Tool Comparison: Three Approaches
To illustrate the decision process, we compare three common categories of visualization tools. These are not endorsements but examples of how different tools fit different scenarios.
Category 1: Enterprise BI Platforms (e.g., Tableau, Power BI)
These tools offer rich interactivity, extensive chart types, and strong governance features. They are ideal for organizations with dedicated data teams and complex reporting needs. Tableau excels at visual exploration and storytelling, while Power BI integrates tightly with the Microsoft ecosystem and offers self-service analytics. Both have per-user licensing that can be expensive for large teams. They require training to use effectively and may be overkill for simple reporting.
Category 2: Lightweight Cloud Tools (e.g., Google Data Studio, Looker Studio)
These tools are free or low-cost, easy to learn, and perfect for small to medium-sized projects with moderate data volumes. They connect to common data sources like Google Sheets, BigQuery, and SQL databases. However, they have limited customization, slower performance with large datasets, and fewer advanced analytics features. They are best for marketing teams, startups, or departments that need quick dashboards without heavy IT involvement.
Category 3: Open-Source and Developer-Friendly Tools (e.g., Metabase, Apache Superset, Grafana)
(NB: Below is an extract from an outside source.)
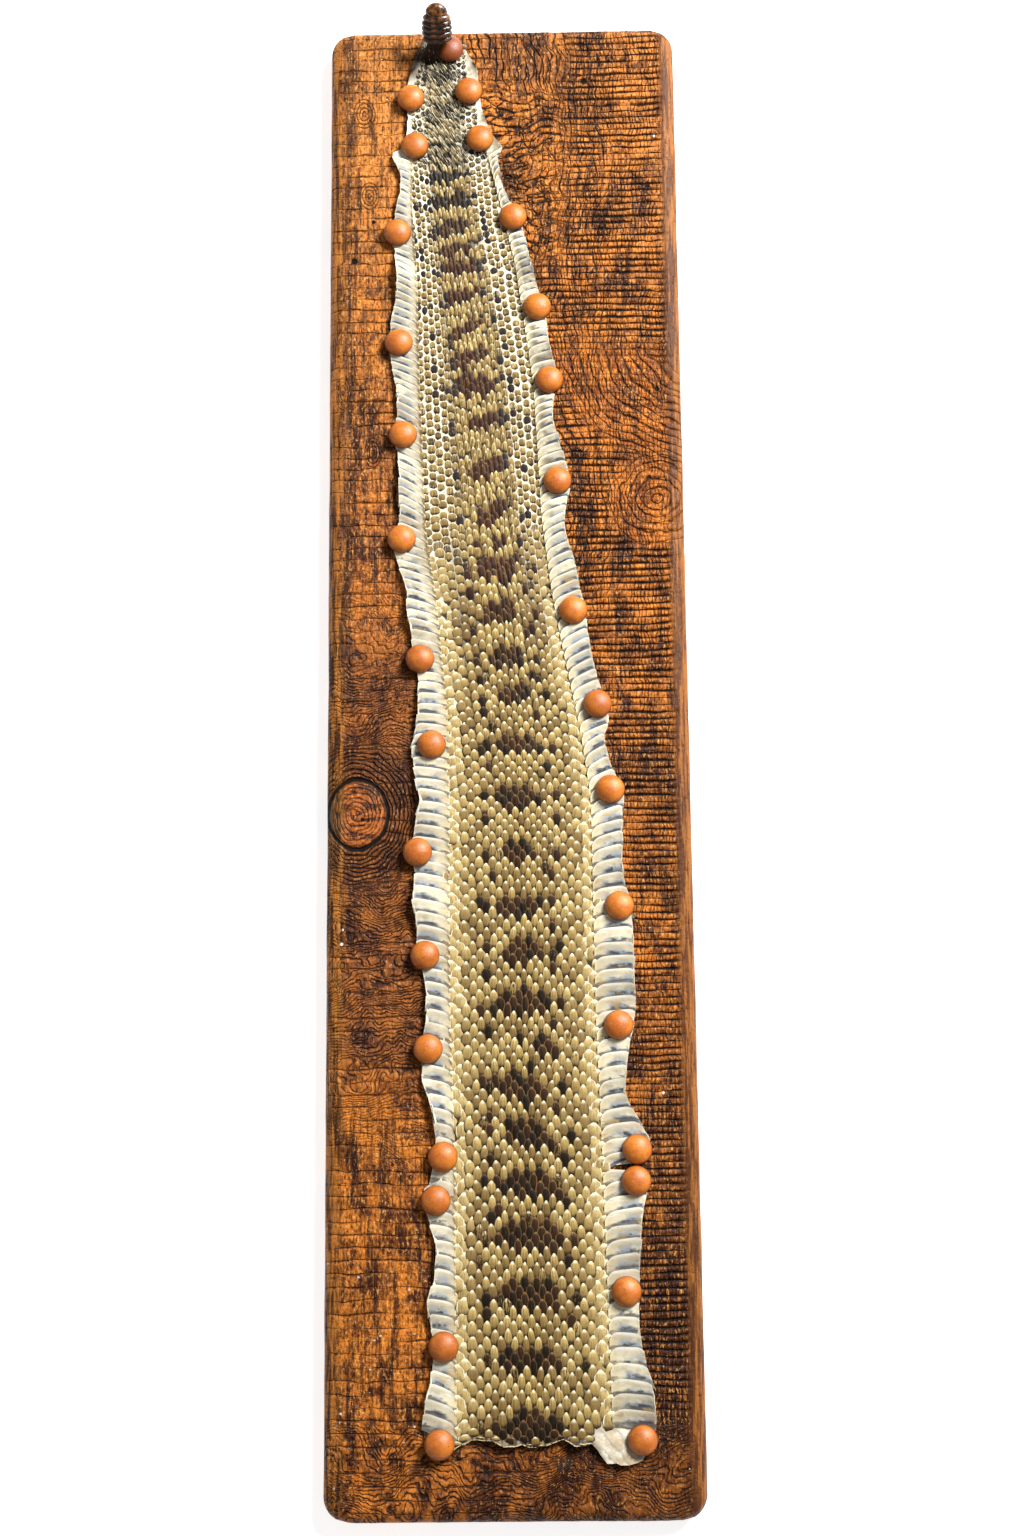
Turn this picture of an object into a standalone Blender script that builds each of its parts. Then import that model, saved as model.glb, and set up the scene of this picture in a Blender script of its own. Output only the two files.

These tools are free, highly customizable, and often have strong communities. They are ideal for teams with programming skills who need to embed visualizations into applications or require specific data sources. Metabase is user-friendly for non-technical users, while Superset offers more advanced analytics. Grafana specializes in time-series data and monitoring. The trade-off is that you need in-house expertise to install, configure, and maintain them. They may lack enterprise support and some advanced features out of the box.
Common Pitfalls and How to Avoid Them
Even with a good framework, teams often stumble. Here are frequent mistakes and practical mitigations.
Pitfall 1: Overbuying on Features
Teams sometimes choose a tool with every bell and whistle, only to use 10% of its capabilities. This wastes money and complicates training. Mitigation: List your top five use cases and verify that the tool handles them well. Ignore features you won't use in the first year.
Pitfall 2: Ignoring Data Governance
A tool that allows anyone to create and share dashboards can lead to conflicting metrics and data leaks. Mitigation: Choose a tool with row-level security, audit logs, and certified data sources. Define who can publish dashboards and who can only view them.
Pitfall 3: Underestimating the Learning Curve
Some tools require weeks of training to become productive. If your team lacks time or budget for training, the tool will sit unused. Mitigation: Involve the actual users in the trial phase. Have them build a simple dashboard from scratch and note where they get stuck. Choose a tool that matches their skill level.
Pitfall 4: Neglecting Performance at Scale
A dashboard that loads quickly with 10,000 rows may crawl with 10 million rows. Mitigation: During the trial, test with a dataset that is at least as large as your expected peak volume. Ask about data caching, aggregation, and in-memory processing capabilities.
Mini-FAQ: Common Questions About Visualization Tool Selection
This section addresses frequent concerns that arise during tool evaluation.
Should we build a custom visualization with a library like D3.js?
Custom development gives you full control and is suitable for unique, high-visibility projects (e.g., an interactive map for a news article). However, it requires significant development time and ongoing maintenance. For most internal dashboards, a commercial or open-source tool is faster and cheaper.
How important is mobile support?
If your audience frequently accesses dashboards on phones or tablets, mobile support is critical. Some tools offer responsive design or dedicated mobile apps. Test the mobile experience during your trial. If mobile is not a priority, you can save money by choosing a tool with weaker mobile features.
Can we switch tools later if we outgrow our first choice?
Yes, but migration can be costly. To minimize future pain, choose tools that support standard data formats (CSV, SQL) and have export capabilities. Avoid proprietary data formats that lock you in. Plan for a possible migration by documenting your data models and dashboard logic.
What about free tools? Are they good enough?
Free tools like Google Data Studio or the community edition of Metabase are excellent for small teams or proof-of-concept projects. However, they often have limitations on data volume, user count, or features (e.g., no scheduling, no alerts). Evaluate whether these limitations will become problems as your project grows.
Synthesis and Next Actions
Selecting a visualization tool is not a one-time decision but a strategic choice that affects how your organization communicates with data. Start by clarifying your project's requirements using the three-dimensional framework (data complexity, audience, operational context). Then follow the step-by-step process: define use case, list must-haves, test with real data, calculate total cost, and verify scalability. Compare tools across categories—enterprise, lightweight, open-source—and avoid common pitfalls like overbuying or ignoring governance.
Your next action is to write a one-page project brief and run a trial with at least two candidate tools. Involve the end users in the evaluation. Document your findings, including what worked and what didn't. This investment of time upfront will save you from a costly mistake later. Remember that the best tool is the one that your team will actually use and that delivers reliable, actionable insights to your stakeholders.